Problem to work on ->
Below are records; reproduce exactly the lines from the one that has "middle = (KNEE_X" through the one that has "cad_parts[node].hide_render = cad_parts[node].hide_viewport", ends included, and nothing more.
## begin Data to use
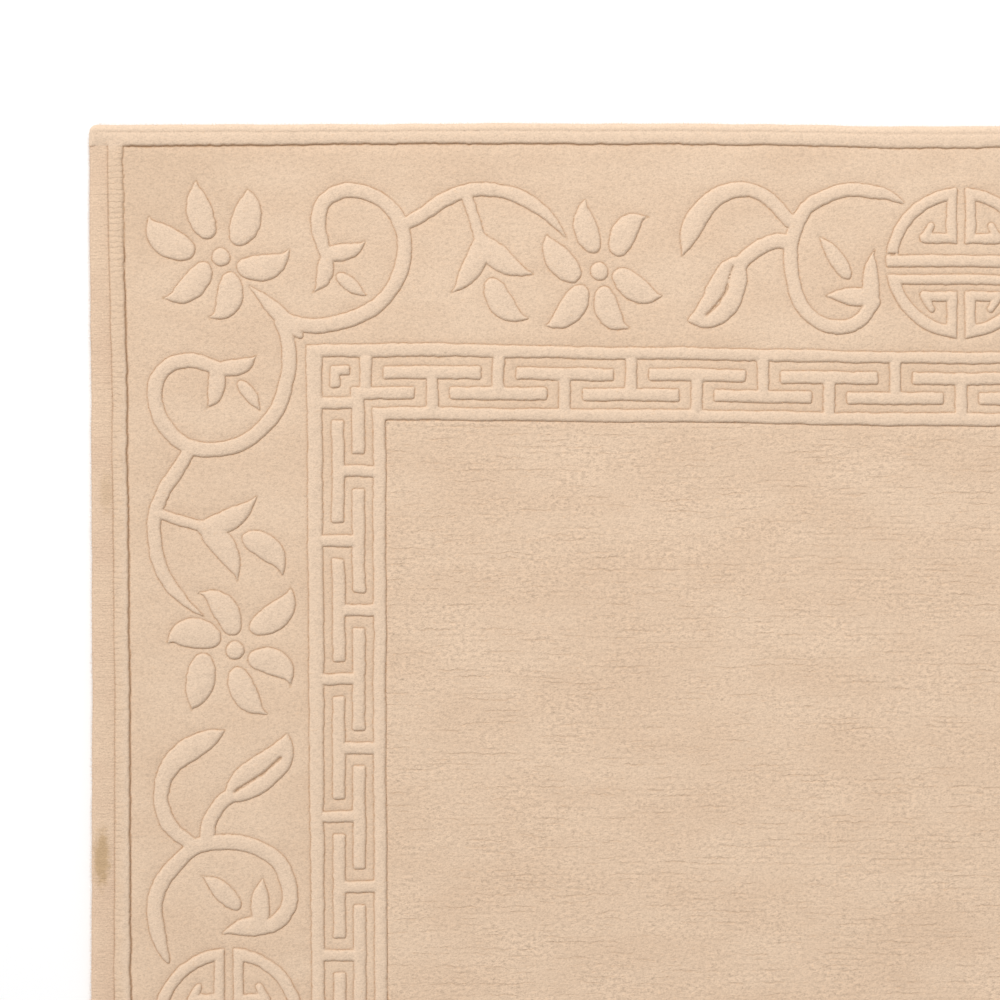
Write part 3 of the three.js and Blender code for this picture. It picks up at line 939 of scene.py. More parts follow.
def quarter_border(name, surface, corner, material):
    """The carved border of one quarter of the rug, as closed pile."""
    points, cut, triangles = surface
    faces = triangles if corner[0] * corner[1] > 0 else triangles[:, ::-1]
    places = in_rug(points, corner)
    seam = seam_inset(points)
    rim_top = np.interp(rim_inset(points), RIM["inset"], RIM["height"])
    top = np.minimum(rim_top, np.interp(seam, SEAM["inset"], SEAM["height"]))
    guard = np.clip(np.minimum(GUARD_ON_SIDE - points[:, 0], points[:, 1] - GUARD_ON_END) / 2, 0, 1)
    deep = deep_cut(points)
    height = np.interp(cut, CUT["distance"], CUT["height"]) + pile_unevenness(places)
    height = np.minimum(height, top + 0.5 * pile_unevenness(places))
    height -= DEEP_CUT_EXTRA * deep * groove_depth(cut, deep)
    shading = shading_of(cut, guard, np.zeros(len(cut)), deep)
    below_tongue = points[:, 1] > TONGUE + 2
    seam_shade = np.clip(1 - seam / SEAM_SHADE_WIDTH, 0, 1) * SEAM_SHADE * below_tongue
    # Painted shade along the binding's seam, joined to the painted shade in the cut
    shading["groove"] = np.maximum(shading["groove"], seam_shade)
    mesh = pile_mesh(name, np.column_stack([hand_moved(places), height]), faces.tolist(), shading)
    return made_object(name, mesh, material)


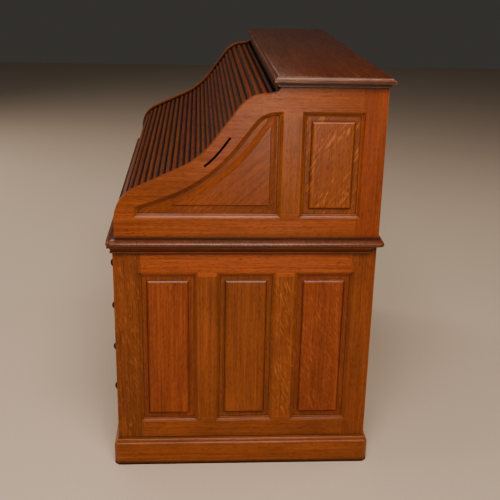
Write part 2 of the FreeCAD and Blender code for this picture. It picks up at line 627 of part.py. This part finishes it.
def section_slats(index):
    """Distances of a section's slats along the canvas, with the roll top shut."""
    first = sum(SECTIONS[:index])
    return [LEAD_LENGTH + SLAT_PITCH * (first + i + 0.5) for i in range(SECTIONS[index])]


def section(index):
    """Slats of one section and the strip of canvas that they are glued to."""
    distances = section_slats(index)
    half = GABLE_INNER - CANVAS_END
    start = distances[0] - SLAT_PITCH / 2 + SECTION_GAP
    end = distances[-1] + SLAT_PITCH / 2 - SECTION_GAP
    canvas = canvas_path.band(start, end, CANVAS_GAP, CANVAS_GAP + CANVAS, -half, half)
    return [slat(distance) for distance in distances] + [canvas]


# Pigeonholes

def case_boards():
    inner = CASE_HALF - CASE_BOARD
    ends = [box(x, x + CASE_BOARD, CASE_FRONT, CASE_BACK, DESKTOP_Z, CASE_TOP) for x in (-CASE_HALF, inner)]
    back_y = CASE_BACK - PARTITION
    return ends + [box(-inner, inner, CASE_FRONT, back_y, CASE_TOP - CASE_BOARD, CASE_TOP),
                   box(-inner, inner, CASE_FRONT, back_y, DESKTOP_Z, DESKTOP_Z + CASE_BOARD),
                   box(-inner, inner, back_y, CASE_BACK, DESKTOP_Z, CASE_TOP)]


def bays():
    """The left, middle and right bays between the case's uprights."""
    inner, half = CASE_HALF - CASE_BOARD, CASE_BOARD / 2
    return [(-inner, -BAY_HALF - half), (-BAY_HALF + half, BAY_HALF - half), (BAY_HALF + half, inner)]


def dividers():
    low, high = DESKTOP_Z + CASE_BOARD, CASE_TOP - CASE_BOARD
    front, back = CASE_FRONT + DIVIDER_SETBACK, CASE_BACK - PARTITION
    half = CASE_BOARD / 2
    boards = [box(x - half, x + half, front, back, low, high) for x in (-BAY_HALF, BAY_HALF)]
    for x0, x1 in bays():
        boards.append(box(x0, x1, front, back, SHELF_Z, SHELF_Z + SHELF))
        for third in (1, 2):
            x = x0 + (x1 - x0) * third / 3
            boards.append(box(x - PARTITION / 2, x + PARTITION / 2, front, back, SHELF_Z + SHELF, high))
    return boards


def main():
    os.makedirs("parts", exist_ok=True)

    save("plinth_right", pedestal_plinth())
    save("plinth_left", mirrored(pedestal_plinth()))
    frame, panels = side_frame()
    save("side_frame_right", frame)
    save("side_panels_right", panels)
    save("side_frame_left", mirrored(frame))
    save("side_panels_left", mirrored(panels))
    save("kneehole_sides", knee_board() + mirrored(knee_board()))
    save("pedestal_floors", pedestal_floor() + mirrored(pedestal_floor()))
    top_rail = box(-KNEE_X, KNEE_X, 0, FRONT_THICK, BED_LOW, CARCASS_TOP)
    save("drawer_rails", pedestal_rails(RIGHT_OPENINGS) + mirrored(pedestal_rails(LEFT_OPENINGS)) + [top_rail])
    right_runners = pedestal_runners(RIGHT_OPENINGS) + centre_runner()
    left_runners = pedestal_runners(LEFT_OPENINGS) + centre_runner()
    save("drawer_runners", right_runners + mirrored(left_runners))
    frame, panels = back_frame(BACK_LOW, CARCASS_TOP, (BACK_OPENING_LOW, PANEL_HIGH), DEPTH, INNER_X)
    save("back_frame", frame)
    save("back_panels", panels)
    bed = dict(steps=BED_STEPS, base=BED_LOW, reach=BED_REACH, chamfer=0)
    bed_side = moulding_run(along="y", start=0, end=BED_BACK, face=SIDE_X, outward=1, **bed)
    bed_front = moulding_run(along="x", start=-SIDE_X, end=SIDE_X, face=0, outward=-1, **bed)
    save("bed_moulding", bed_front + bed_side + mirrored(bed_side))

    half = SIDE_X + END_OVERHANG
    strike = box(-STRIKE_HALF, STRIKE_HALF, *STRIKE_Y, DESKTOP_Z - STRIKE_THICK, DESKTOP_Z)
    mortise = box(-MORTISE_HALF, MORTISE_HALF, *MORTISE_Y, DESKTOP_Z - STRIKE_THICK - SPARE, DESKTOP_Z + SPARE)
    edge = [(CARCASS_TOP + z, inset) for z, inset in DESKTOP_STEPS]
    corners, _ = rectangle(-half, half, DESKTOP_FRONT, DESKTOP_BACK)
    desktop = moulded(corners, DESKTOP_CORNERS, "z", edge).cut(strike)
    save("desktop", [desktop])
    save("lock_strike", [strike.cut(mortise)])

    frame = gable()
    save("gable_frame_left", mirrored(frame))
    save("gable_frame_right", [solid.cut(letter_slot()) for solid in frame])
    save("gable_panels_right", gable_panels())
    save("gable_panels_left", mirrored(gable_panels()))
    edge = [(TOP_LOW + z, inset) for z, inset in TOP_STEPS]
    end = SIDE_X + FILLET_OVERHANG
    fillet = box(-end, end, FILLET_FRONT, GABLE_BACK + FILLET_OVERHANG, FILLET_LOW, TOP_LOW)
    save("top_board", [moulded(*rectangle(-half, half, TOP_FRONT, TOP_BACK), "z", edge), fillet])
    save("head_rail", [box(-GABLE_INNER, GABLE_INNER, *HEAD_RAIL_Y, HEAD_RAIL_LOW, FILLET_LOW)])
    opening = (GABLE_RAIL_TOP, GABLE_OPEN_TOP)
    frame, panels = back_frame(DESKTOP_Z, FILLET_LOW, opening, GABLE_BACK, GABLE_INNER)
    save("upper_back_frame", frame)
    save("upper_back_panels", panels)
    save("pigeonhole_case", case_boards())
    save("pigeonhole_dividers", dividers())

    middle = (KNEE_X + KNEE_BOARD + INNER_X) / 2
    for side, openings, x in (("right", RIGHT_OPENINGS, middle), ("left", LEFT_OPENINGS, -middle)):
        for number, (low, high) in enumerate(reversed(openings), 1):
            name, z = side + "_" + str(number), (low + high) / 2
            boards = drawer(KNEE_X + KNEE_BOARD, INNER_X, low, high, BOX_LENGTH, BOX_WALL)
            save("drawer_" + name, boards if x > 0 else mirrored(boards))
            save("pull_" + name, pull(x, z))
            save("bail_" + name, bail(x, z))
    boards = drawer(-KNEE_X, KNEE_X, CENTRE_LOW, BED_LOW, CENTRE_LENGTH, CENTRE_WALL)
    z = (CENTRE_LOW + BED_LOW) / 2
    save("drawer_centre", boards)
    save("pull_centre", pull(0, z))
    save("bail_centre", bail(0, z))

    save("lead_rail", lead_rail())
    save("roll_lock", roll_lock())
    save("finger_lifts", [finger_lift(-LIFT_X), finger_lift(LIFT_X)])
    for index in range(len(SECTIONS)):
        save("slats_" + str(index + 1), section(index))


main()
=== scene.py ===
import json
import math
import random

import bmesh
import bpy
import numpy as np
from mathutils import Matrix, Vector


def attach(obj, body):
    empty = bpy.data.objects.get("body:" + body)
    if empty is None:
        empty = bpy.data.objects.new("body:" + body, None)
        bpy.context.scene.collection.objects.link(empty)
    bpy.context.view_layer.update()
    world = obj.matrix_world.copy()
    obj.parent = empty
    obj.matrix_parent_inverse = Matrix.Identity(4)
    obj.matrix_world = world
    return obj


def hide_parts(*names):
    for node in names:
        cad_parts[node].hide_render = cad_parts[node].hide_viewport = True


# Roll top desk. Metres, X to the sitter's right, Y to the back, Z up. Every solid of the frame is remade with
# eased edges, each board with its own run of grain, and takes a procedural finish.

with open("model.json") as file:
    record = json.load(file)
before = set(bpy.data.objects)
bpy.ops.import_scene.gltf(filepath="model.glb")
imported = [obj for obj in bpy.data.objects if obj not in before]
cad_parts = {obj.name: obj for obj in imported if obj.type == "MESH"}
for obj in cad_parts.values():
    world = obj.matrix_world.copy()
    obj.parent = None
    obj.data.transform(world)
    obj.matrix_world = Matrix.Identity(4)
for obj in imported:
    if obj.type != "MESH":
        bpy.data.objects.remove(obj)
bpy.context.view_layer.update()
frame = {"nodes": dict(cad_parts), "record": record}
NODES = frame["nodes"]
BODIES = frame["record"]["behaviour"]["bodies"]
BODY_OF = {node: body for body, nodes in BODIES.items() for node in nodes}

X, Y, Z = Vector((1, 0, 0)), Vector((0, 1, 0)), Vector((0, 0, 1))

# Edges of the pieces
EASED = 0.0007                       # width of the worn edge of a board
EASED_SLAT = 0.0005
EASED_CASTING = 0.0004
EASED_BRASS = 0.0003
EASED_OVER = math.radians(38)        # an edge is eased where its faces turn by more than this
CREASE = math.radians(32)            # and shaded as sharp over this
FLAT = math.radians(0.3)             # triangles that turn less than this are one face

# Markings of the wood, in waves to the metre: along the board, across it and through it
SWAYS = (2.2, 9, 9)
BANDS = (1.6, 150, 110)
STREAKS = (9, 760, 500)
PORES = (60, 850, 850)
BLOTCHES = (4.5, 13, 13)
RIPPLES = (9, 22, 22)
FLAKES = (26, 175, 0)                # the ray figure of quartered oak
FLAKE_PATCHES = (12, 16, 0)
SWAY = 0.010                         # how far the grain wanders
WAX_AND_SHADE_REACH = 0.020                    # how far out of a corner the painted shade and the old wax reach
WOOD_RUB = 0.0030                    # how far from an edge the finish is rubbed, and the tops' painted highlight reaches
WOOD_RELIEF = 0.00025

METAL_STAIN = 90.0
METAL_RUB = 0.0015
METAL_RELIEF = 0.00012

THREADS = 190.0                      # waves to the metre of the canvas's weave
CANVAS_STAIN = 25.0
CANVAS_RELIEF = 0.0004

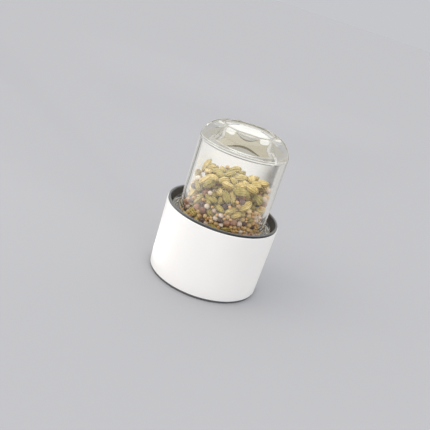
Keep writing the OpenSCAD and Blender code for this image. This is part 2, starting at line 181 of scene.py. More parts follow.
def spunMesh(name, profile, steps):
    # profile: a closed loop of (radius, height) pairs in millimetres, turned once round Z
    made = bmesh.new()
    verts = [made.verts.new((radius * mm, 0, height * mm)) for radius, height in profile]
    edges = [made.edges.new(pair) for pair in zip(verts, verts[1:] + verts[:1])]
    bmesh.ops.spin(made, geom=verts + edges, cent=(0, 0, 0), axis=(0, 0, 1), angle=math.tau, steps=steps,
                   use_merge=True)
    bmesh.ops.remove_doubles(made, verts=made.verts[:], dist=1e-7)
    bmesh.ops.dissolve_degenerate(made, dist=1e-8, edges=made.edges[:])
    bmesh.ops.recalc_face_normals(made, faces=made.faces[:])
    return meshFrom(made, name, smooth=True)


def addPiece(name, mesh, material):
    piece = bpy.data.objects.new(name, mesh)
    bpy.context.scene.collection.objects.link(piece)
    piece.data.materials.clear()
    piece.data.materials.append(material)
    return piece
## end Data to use
In response ->
    middle = (KNEE_X + KNEE_BOARD + INNER_X) / 2
    for side, openings, x in (("right", RIGHT_OPENINGS, middle), ("left", LEFT_OPENINGS, -middle)):
        for number, (low, high) in enumerate(reversed(openings), 1):
            name, z = side + "_" + str(number), (low + high) / 2
            boards = drawer(KNEE_X + KNEE_BOARD, INNER_X, low, high, BOX_LENGTH, BOX_WALL)
            save("drawer_" + name, boards if x > 0 else mirrored(boards))
            save("pull_" + name, pull(x, z))
            save("bail_" + name, bail(x, z))
    boards = drawer(-KNEE_X, KNEE_X, CENTRE_LOW, BED_LOW, CENTRE_LENGTH, CENTRE_WALL)
    z = (CENTRE_LOW + BED_LOW) / 2
    save("drawer_centre", boards)
    save("pull_centre", pull(0, z))
    save("bail_centre", bail(0, z))

    save("lead_rail", lead_rail())
    save("roll_lock", roll_lock())
    save("finger_lifts", [finger_lift(-LIFT_X), finger_lift(LIFT_X)])
    for index in range(len(SECTIONS)):
        save("slats_" + str(index + 1), section(index))


main()
=== scene.py ===
import json
import math
import random

import bmesh
import bpy
import numpy as np
from mathutils import Matrix, Vector


def attach(obj, body):
    empty = bpy.data.objects.get("body:" + body)
    if empty is None:
        empty = bpy.data.objects.new("body:" + body, None)
        bpy.context.scene.collection.objects.link(empty)
    bpy.context.view_layer.update()
    world = obj.matrix_world.copy()
    obj.parent = empty
    obj.matrix_parent_inverse = Matrix.Identity(4)
    obj.matrix_world = world
    return obj


def hide_parts(*names):
    for node in names:
        cad_parts[node].hide_render = cad_parts[node].hide_viewport = True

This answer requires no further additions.